*** Raw records ***
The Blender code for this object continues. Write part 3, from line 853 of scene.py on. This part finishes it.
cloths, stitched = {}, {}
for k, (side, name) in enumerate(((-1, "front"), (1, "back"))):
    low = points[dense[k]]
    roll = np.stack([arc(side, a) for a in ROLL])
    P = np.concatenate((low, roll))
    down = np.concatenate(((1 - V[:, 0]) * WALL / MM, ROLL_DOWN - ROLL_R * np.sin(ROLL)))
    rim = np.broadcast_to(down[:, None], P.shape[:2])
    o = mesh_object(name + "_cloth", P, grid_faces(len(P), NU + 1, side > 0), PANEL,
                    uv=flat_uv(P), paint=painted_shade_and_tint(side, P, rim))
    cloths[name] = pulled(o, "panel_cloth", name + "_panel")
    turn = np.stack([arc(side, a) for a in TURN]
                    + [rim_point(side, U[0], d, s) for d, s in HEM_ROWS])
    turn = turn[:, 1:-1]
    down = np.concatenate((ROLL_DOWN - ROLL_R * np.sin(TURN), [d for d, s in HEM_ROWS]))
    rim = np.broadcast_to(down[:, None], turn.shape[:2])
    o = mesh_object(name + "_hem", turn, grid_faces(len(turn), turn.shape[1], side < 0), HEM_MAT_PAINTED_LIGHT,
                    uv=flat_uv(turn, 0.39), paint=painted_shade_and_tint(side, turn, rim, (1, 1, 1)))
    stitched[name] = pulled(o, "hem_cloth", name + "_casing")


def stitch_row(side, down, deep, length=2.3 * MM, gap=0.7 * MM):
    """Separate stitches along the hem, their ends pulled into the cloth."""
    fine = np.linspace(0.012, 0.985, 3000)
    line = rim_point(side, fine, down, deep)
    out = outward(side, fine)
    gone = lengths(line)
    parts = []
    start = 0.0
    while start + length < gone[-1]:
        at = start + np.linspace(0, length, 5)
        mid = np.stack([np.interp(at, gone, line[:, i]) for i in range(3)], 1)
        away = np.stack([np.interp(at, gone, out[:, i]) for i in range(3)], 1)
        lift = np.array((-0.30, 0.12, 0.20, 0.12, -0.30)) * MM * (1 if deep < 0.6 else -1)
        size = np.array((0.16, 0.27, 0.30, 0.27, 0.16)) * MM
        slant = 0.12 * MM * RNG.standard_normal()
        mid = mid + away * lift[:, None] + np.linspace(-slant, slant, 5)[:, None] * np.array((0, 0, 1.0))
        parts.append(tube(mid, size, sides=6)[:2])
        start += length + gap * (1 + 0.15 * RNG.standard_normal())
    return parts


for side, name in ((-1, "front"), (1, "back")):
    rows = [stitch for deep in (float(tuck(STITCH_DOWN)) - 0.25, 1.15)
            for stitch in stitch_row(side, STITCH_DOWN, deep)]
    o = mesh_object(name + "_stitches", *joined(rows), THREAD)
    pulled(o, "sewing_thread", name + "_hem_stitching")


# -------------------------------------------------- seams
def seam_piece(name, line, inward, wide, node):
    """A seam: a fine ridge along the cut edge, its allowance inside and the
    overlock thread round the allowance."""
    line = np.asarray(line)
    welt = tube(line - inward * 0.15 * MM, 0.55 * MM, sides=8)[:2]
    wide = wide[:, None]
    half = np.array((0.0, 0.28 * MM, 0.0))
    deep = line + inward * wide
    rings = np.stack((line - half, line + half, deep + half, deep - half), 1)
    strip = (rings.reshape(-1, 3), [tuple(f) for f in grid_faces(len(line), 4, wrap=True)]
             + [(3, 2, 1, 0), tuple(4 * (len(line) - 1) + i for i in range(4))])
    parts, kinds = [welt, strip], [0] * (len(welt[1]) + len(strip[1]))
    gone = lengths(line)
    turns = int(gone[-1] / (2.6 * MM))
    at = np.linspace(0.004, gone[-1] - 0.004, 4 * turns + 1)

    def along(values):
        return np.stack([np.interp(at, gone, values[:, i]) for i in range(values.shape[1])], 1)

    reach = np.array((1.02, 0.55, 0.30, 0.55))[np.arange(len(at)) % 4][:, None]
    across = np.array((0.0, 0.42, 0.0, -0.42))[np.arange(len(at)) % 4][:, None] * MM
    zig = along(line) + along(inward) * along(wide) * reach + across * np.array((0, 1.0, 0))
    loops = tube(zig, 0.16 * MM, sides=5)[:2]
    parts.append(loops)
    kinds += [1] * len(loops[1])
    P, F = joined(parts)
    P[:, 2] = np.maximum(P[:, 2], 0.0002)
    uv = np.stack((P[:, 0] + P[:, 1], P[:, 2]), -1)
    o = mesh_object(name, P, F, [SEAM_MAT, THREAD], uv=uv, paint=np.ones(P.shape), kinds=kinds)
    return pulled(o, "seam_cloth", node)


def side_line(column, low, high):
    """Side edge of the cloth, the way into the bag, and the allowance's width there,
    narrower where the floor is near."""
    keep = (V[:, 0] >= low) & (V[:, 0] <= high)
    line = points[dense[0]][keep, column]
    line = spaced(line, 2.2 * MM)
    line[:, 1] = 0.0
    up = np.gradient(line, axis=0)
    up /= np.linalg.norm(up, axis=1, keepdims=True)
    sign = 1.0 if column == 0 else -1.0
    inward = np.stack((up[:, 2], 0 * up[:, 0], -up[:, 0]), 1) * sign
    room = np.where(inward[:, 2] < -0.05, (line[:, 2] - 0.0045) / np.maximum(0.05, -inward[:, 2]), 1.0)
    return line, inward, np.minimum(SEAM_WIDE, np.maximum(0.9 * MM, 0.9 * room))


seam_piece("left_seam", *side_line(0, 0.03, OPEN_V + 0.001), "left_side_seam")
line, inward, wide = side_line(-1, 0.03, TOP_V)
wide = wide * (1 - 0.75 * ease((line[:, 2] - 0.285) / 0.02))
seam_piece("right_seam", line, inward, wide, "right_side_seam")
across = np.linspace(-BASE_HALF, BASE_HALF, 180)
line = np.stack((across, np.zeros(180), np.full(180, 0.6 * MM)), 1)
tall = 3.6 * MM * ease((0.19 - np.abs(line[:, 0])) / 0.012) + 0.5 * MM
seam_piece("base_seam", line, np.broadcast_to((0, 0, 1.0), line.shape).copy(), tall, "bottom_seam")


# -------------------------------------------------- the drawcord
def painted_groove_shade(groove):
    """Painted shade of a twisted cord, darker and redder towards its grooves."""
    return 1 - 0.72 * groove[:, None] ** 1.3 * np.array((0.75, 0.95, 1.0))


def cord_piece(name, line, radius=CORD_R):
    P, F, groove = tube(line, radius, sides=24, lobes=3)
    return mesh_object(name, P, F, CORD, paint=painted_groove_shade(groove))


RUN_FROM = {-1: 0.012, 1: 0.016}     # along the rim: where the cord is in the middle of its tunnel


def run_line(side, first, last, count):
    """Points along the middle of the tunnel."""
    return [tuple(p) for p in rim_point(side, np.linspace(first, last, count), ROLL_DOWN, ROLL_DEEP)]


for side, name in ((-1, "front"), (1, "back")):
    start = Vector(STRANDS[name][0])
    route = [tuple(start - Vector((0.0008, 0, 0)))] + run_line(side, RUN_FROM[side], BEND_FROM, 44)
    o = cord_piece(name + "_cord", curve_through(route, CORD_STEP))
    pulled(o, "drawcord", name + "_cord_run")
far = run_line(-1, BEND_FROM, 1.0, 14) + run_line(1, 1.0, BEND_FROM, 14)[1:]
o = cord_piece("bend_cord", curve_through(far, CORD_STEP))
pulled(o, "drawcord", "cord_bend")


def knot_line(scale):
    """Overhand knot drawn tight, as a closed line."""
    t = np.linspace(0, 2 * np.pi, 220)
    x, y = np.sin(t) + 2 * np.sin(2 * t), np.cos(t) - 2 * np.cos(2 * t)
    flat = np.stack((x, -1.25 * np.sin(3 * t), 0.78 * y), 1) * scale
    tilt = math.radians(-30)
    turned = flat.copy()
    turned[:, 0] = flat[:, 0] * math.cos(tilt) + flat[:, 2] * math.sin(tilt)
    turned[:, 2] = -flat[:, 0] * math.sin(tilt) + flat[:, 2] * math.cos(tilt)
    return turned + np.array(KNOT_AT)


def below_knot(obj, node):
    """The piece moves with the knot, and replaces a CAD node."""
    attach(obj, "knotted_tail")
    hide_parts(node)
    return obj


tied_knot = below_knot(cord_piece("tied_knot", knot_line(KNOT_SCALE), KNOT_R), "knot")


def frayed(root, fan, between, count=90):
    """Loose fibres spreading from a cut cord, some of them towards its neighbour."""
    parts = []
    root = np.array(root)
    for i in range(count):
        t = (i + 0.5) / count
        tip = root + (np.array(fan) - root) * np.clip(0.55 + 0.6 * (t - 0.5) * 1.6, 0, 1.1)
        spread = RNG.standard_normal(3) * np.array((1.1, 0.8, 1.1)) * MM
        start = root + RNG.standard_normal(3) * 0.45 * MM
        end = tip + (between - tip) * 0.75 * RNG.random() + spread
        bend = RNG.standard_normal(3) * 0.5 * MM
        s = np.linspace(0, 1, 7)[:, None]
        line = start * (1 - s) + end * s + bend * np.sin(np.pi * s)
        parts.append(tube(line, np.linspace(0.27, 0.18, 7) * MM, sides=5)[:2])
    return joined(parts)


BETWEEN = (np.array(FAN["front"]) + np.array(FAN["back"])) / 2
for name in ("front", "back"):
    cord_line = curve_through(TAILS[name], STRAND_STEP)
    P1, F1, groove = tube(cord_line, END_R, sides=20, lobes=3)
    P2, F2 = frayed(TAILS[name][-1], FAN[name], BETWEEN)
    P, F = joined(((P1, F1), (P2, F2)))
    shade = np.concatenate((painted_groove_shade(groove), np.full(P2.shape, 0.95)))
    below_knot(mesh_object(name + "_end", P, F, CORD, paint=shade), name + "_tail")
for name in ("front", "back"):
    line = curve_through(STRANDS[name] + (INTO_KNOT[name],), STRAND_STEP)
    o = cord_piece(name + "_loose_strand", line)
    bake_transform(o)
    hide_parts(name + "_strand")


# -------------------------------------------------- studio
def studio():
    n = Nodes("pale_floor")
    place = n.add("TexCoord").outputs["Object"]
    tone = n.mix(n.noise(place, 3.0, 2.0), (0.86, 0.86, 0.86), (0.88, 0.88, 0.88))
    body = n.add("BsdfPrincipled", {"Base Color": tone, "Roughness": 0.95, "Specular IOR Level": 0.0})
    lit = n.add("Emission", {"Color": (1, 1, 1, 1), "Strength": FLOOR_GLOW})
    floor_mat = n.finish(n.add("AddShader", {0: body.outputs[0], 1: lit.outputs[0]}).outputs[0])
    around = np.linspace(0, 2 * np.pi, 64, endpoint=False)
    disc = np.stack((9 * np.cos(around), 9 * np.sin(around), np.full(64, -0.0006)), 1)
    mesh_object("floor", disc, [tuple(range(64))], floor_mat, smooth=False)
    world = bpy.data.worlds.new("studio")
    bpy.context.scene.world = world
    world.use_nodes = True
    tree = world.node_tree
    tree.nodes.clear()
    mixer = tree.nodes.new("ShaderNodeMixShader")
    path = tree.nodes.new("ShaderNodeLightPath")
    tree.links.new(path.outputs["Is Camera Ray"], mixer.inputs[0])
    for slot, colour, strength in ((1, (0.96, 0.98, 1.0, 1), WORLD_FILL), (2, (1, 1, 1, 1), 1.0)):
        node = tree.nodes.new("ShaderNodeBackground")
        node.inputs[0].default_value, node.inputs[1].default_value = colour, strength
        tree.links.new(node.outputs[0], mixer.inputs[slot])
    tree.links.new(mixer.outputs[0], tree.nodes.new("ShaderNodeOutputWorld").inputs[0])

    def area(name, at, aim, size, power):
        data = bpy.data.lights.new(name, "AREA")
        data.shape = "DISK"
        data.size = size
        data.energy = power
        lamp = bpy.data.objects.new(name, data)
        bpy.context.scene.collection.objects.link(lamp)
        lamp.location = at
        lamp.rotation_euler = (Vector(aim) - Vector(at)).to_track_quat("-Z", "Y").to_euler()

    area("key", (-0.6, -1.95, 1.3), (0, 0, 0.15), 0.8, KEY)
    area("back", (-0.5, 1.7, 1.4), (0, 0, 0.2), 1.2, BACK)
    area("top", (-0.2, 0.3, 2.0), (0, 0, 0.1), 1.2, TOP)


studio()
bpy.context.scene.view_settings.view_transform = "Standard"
***
*** Raw records ***
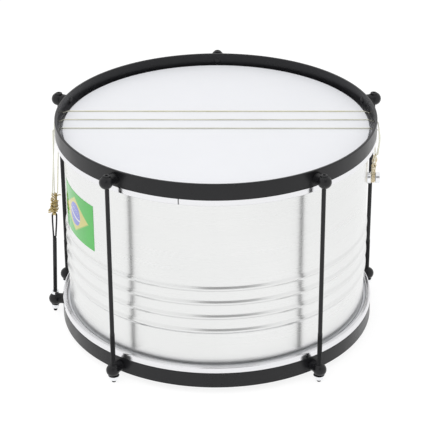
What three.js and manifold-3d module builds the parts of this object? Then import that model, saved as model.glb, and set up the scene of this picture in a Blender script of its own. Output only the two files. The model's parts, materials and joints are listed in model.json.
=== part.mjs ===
***
Review the preceding data and report every line that includes the string "scene".

The Blender code for this object continues. Write part 3, from line 853 of scene.py on. This part finishes it.
    bpy.context.scene.world = world
        bpy.context.scene.collection.objects.link(lamp)
bpy.context.scene.view_settings.view_transform = "Standard"
What three.js and manifold-3d module builds the parts of this object? Then import that model, saved as model.glb, and set up the scene of this picture in a Blender script of its own. Output only the two files. The model's parts, materials and joints are listed in model.json.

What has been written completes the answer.